When:
Thursday, February 5, 2026
4:00 PM - 5:00 PM CT
Where: Chambers Hall, Ruan Conference Center, 600 Foster St, Evanston, IL 60208 map it
Audience: Faculty/Staff - Student - Public - Post Docs/Docs - Graduate Students
Contact:
Andrea Cehaic
(847) 491-7287
tcinfo@northwestern.edu
Group: Northwestern University Transportation Center
Category: Academic, Lectures & Meetings
Abstract
Over the past two decades, autonomous vehicles (AVs) have evolved from rule-based prototypes to AI-driven systems with commercial deployments. Yet despite tremendous technical progress, the goals of scalable deployment and guaranteed safety remain elusive.
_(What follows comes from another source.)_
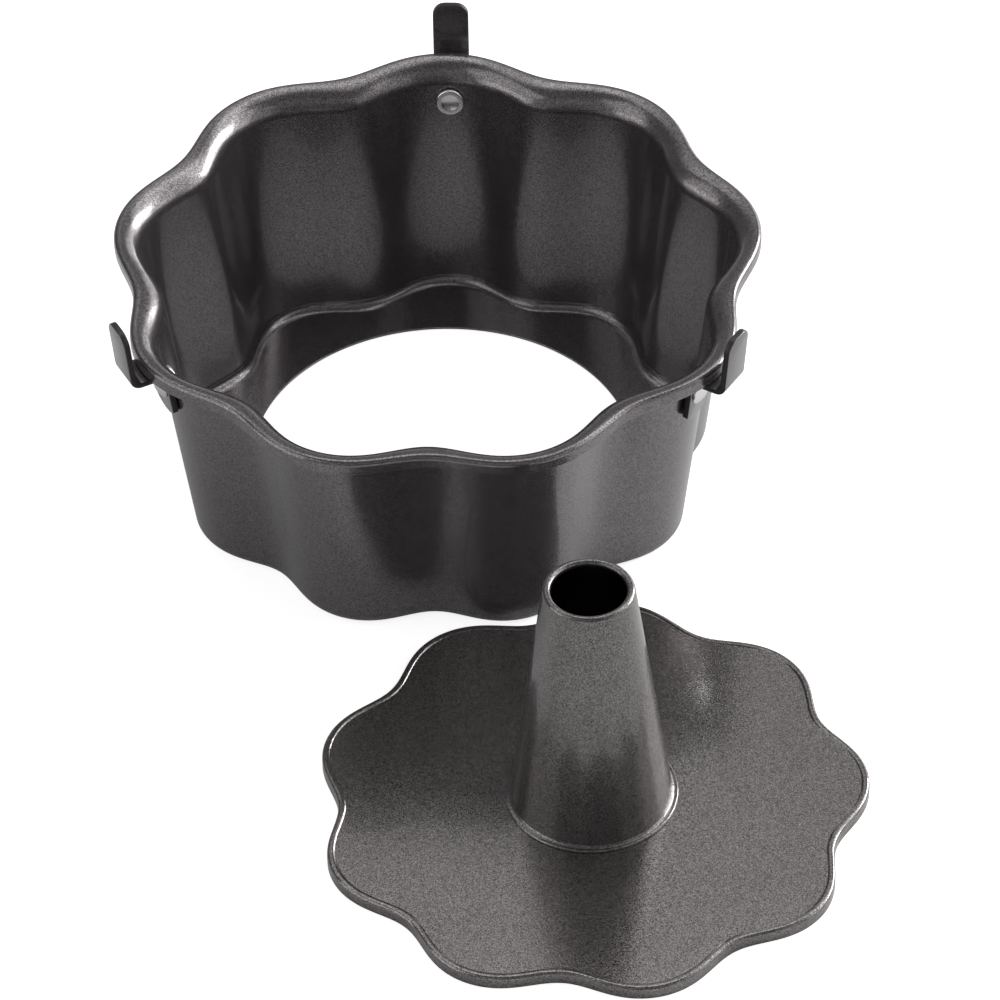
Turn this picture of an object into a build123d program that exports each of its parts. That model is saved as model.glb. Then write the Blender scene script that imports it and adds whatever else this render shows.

This talk reflects on the historical trajectory of AV development—framed across three paradigms: AV 1.0 (rule-based systems), AV 2.0 (discriminative learning), and the emerging AV 3.0 (generative learning). By examining key technological shifts and persistent challenges, including the curse of dimensionality and the curse of rarity, we will discuss the opportunities with AV 3.0 as a forward-looking paradigm grounded in generative modeling and vision-language systems—offering new pathways for data efficiency, scene understanding, and safety assurance. The presentation will also discuss Mcity’s behavioral safety assessment framework towards large scale AV deployments.
Bio
Henry Liu is the Bruce D. Greenshields Collegiate Professor of Engineering at the University of Michigan, where he serves as Director of the University of Michigan Transportation Research Institute (UMTRI), Director of Mcity, and Director of the USDOT Center for Connected and Automated Transportation. His research bridges traffic systems, vehicle automation, and artificial intelligence, with a focus on safety, mobility, and real-world deployment. Dr. Liu is widely recognized for pioneering work in autonomous vehicle safety evaluation, behavioral modeling, and traffic signal optimization. His research on AV safety validation has been published in Nature and featured as a cover story. He currently serves as Managing Editor of the Journal of Intelligent Transportation Systems and a board member of ITS America. Through his leadership across academia and industry, he is helping to redefine how we design, evaluate, and deploy the next generation of intelligent transportation systems.